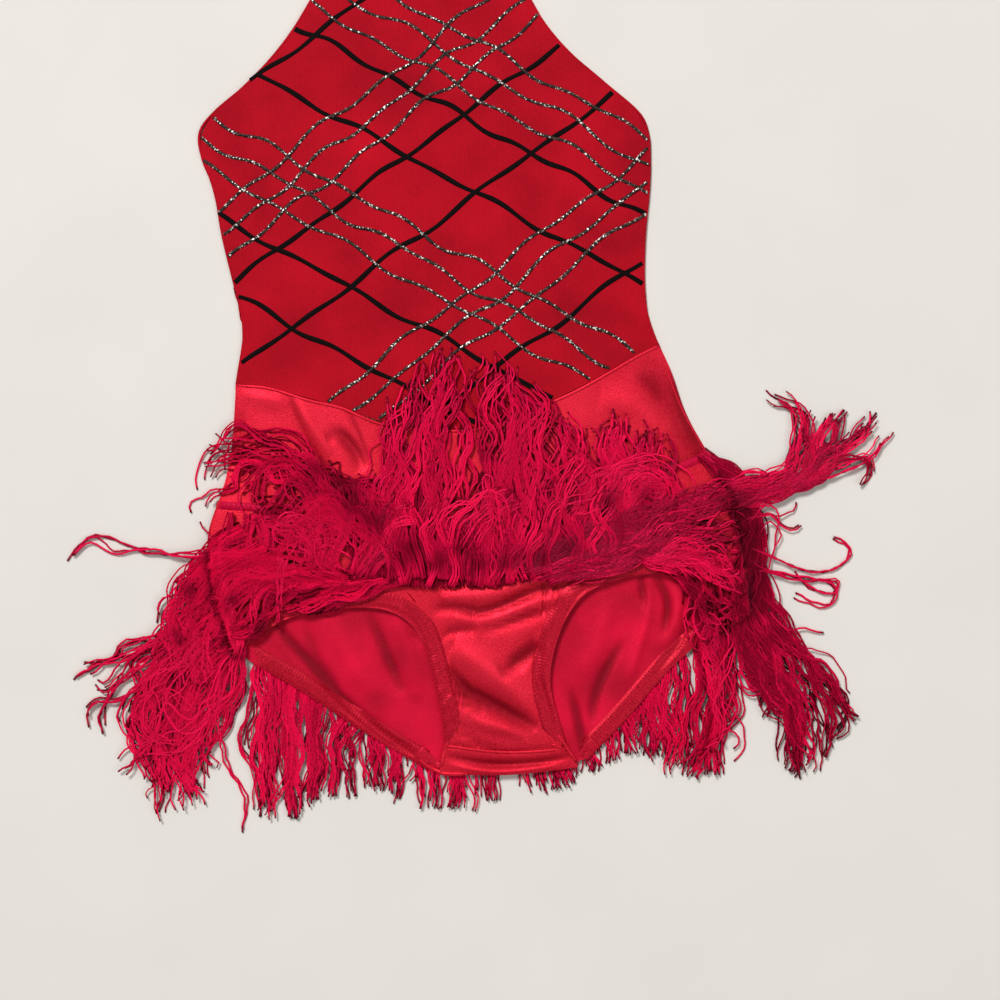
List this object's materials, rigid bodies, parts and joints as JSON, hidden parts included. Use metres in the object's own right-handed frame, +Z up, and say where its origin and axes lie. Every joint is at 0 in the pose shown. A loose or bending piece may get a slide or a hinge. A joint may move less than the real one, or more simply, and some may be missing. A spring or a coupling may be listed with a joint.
{
  "type": "fringed halter dance leotard",
  "caption": "Child's halter dance leotard laid flat: ribbed bodice, satin brief with elastic leg hems and gusset, and long fringe turned up at the front and splayed at the sides.",
  "frame": {"origin": "On the flat underside of the back bodice, near the middle of the laid-flat garment, on the surface it lies on.", "axes": "+Z is up, off the surface; +Y runs to the neck; +X runs to the right as seen from above, the front facing up."},
  "size_m": [0.4903, 0.5163, 0.017],
  "materials": {
    "ribbed_cloth": "matt deep red fine-ribbed stretch cloth",
    "satin": "red satin stretch cloth with a soft sheen",
    "satin_inside": "the satin cloth's dull inner side",
    "elastic_hem": "turned satin hem over narrow elastic",
    "fringe_yarn": "crimson chainette yarn"
  },
  "bodies": {
    "root": {"front_bodice": "ribbed_cloth", "back_bodice": "ribbed_cloth", "neck_band": "ribbed_cloth", "front_brief": "satin", "back_brief": "satin_inside", "gusset": "satin", "leg_hem_front_left": "elastic_hem", "leg_hem_front_right": "elastic_hem", "leg_hem_back_left": "elastic_hem", "leg_hem_back_right": "elastic_hem", "fringe_back": "fringe_yarn", "fringe_front_lower": "fringe_yarn", "fringe_front_upper_left": "fringe_yarn", "fringe_front_upper_right": "fringe_yarn", "fringe_side_left": "fringe_yarn", "fringe_side_right": "fringe_yarn"}
  },
  "joints": []
}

# EXERCISE GOAL
Print back all the lines verbatim.

# SOLVED EXERCISE
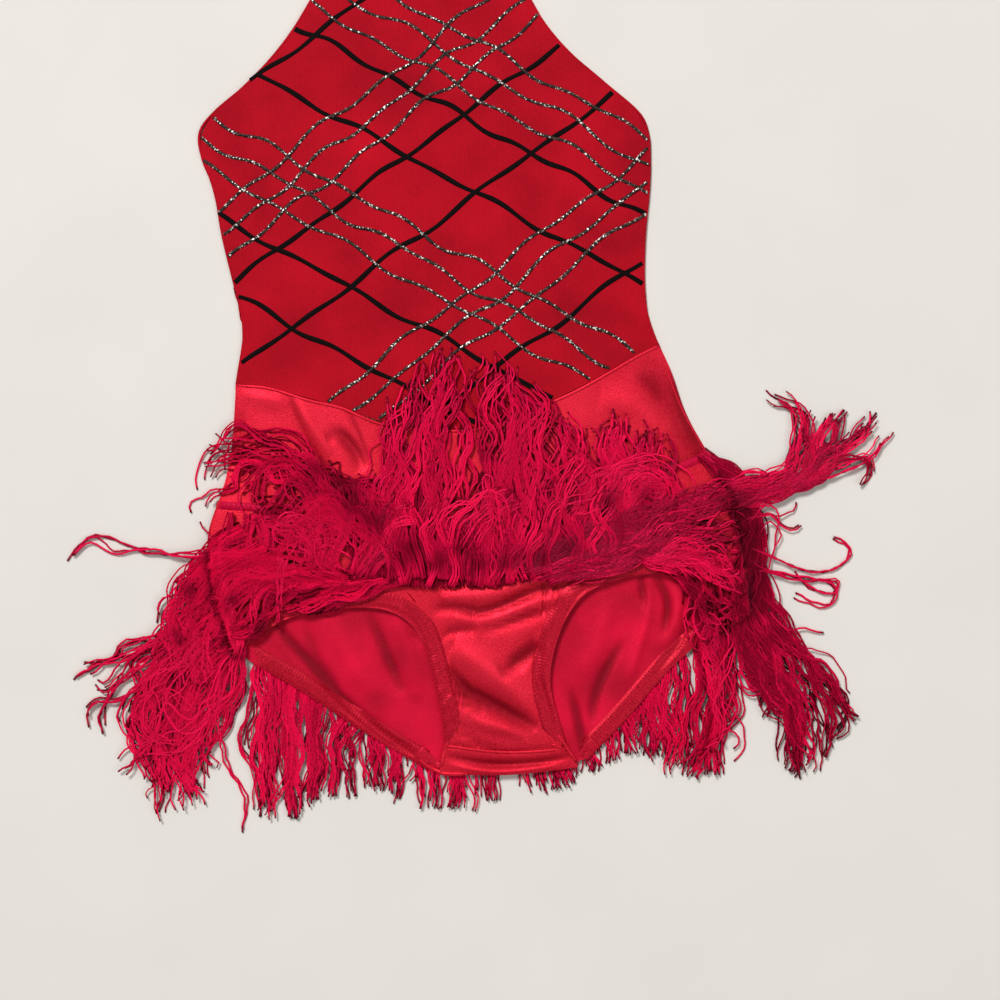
List this object's materials, rigid bodies, parts and joints as JSON, hidden parts included. Use metres in the object's own right-handed frame, +Z up, and say where its origin and axes lie. Every joint is at 0 in the pose shown. A loose or bending piece may get a slide or a hinge. A joint may move less than the real one, or more simply, and some may be missing. A spring or a coupling may be listed with a joint.
{
  "type": "fringed halter dance leotard",
  "caption": "Child's halter dance leotard laid flat: ribbed bodice, satin brief with elastic leg hems and gusset, and long fringe turned up at the front and splayed at the sides.",
  "frame": {"origin": "On the flat underside of the back bodice, near the middle of the laid-flat garment, on the surface it lies on.", "axes": "+Z is up, off the surface; +Y runs to the neck; +X runs to the right as seen from above, the front facing up."},
  "size_m": [0.4903, 0.5163, 0.017],
  "materials": {
    "ribbed_cloth": "matt deep red fine-ribbed stretch cloth",
    "satin": "red satin stretch cloth with a soft sheen",
    "satin_inside": "the satin cloth's dull inner side",
    "elastic_hem": "turned satin hem over narrow elastic",
    "fringe_yarn": "crimson chainette yarn"
  },
  "bodies": {
    "root": {"front_bodice": "ribbed_cloth", "back_bodice": "ribbed_cloth", "neck_band": "ribbed_cloth", "front_brief": "satin", "back_brief": "satin_inside", "gusset": "satin", "leg_hem_front_left": "elastic_hem", "leg_hem_front_right": "elastic_hem", "leg_hem_back_left": "elastic_hem", "leg_hem_back_right": "elastic_hem", "fringe_back": "fringe_yarn", "fringe_front_lower": "fringe_yarn", "fringe_front_upper_left": "fringe_yarn", "fringe_front_upper_right": "fringe_yarn", "fringe_side_left": "fringe_yarn", "fringe_side_right": "fringe_yarn"}
  },
  "joints": []
}